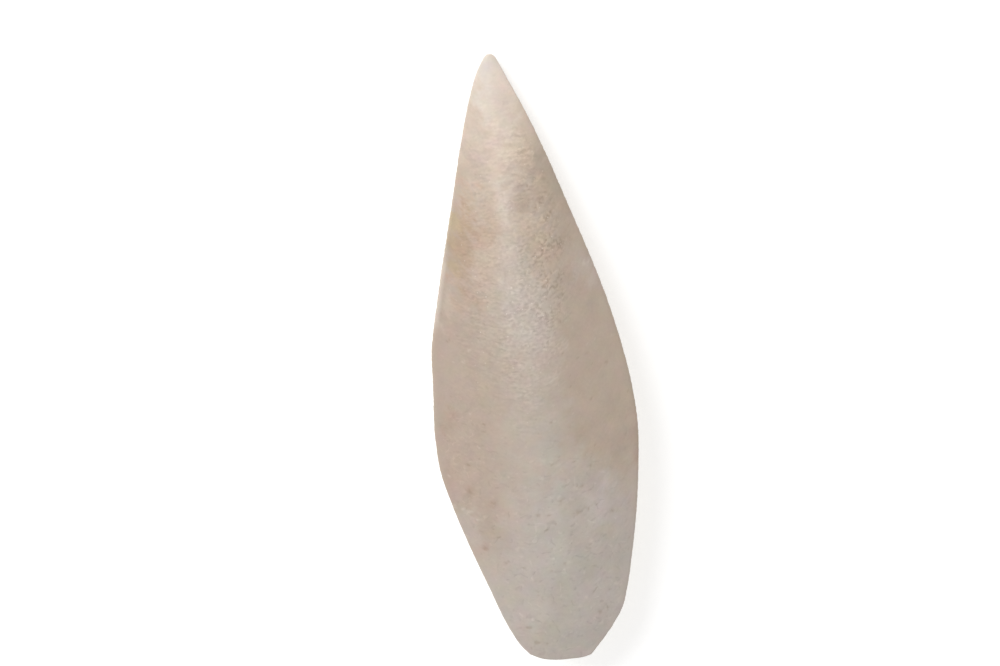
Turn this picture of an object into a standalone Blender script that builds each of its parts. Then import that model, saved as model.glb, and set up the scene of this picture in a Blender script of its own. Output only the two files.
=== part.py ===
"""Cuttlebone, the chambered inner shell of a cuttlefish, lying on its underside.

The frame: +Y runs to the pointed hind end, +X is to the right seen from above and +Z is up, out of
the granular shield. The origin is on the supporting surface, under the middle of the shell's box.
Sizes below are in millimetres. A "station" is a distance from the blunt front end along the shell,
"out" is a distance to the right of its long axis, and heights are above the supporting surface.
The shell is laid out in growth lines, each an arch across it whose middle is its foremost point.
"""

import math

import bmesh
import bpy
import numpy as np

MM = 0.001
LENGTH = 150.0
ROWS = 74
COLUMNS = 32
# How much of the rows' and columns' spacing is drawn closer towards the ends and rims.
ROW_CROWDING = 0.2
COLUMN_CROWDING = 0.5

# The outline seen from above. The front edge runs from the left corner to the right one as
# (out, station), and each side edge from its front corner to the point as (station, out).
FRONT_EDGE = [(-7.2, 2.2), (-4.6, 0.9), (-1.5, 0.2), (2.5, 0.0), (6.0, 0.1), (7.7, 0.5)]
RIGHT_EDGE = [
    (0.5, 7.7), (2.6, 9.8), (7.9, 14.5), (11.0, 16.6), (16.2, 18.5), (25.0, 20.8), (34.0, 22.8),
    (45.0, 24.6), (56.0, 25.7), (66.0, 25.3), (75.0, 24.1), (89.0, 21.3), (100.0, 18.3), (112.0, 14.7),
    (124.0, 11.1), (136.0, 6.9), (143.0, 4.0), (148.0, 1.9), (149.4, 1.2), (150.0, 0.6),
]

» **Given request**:
List all lines above in which the string "import" appears.

» **Answer to the task**:
Turn this picture of an object into a standalone Blender script that builds each of its parts. Then import that model, saved as model.glb, and set up the scene of this picture in a Blender script of its own. Output only the two files.
import math
import bmesh
import bpy
import numpy as np